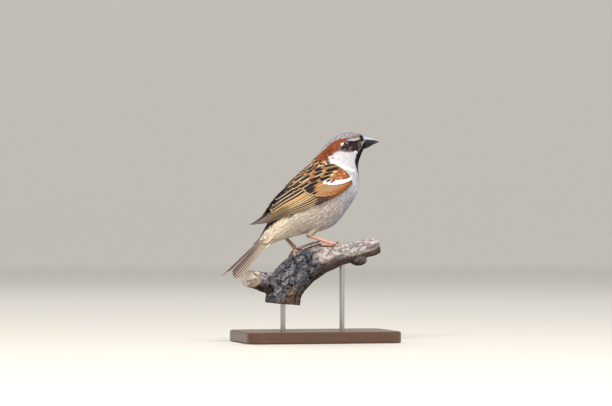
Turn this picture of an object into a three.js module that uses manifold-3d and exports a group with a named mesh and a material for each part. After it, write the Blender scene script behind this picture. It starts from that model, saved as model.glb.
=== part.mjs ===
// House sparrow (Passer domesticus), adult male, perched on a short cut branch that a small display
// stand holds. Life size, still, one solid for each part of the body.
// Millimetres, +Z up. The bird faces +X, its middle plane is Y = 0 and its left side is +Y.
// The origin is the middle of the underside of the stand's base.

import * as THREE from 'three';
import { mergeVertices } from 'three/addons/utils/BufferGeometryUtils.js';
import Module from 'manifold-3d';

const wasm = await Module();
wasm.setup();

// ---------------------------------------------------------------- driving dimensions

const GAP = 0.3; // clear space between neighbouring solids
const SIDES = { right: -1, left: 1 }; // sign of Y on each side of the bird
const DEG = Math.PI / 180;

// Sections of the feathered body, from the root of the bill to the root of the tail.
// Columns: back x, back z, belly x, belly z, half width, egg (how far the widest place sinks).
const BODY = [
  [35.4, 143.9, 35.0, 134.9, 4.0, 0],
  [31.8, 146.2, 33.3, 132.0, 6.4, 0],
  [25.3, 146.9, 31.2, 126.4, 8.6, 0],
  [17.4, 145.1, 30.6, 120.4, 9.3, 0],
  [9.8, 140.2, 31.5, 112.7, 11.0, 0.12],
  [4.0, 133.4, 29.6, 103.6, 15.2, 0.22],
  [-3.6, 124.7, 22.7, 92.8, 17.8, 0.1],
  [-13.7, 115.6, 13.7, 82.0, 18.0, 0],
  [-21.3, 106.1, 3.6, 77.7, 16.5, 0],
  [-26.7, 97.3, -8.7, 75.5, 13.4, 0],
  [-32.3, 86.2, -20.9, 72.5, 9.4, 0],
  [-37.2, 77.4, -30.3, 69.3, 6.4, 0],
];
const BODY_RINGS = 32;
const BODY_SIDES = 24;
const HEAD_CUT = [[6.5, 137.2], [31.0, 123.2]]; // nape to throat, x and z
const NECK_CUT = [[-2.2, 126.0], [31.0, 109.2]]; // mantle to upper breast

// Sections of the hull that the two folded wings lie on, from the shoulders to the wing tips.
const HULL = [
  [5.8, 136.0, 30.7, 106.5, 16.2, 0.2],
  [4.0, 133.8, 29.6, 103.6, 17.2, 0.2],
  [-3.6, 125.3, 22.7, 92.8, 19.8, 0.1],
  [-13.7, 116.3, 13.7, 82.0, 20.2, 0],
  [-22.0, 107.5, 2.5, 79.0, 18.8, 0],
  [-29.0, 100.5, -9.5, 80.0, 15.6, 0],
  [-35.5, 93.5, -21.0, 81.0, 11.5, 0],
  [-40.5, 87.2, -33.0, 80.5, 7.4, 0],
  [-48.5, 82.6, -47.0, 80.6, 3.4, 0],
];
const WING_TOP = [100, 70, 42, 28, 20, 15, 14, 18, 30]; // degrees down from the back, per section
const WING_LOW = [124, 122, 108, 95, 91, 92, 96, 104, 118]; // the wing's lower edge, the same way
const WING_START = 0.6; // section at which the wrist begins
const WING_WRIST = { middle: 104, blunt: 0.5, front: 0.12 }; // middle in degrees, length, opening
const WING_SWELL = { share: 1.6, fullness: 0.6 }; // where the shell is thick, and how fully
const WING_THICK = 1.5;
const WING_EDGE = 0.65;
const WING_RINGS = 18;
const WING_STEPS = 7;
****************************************
TASK INSTRUCTIONS ::
Return exactly the lines from the beginning of the data above through the one containing "import Module from 'manifold-3d';", please. Include both end lines and add nothing else.

SOLUTION TO THIS PROBLEM ::
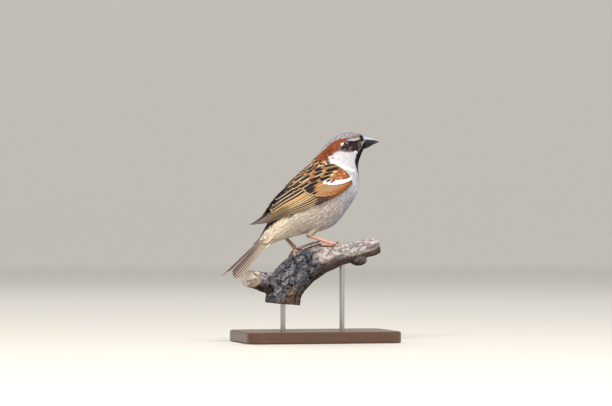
Turn this picture of an object into a three.js module that uses manifold-3d and exports a group with a named mesh and a material for each part. After it, write the Blender scene script behind this picture. It starts from that model, saved as model.glb.
=== part.mjs ===
// House sparrow (Passer domesticus), adult male, perched on a short cut branch that a small display
// stand holds. Life size, still, one solid for each part of the body.
// Millimetres, +Z up. The bird faces +X, its middle plane is Y = 0 and its left side is +Y.
// The origin is the middle of the underside of the stand's base.

import * as THREE from 'three';
import { mergeVertices } from 'three/addons/utils/BufferGeometryUtils.js';
import Module from 'manifold-3d';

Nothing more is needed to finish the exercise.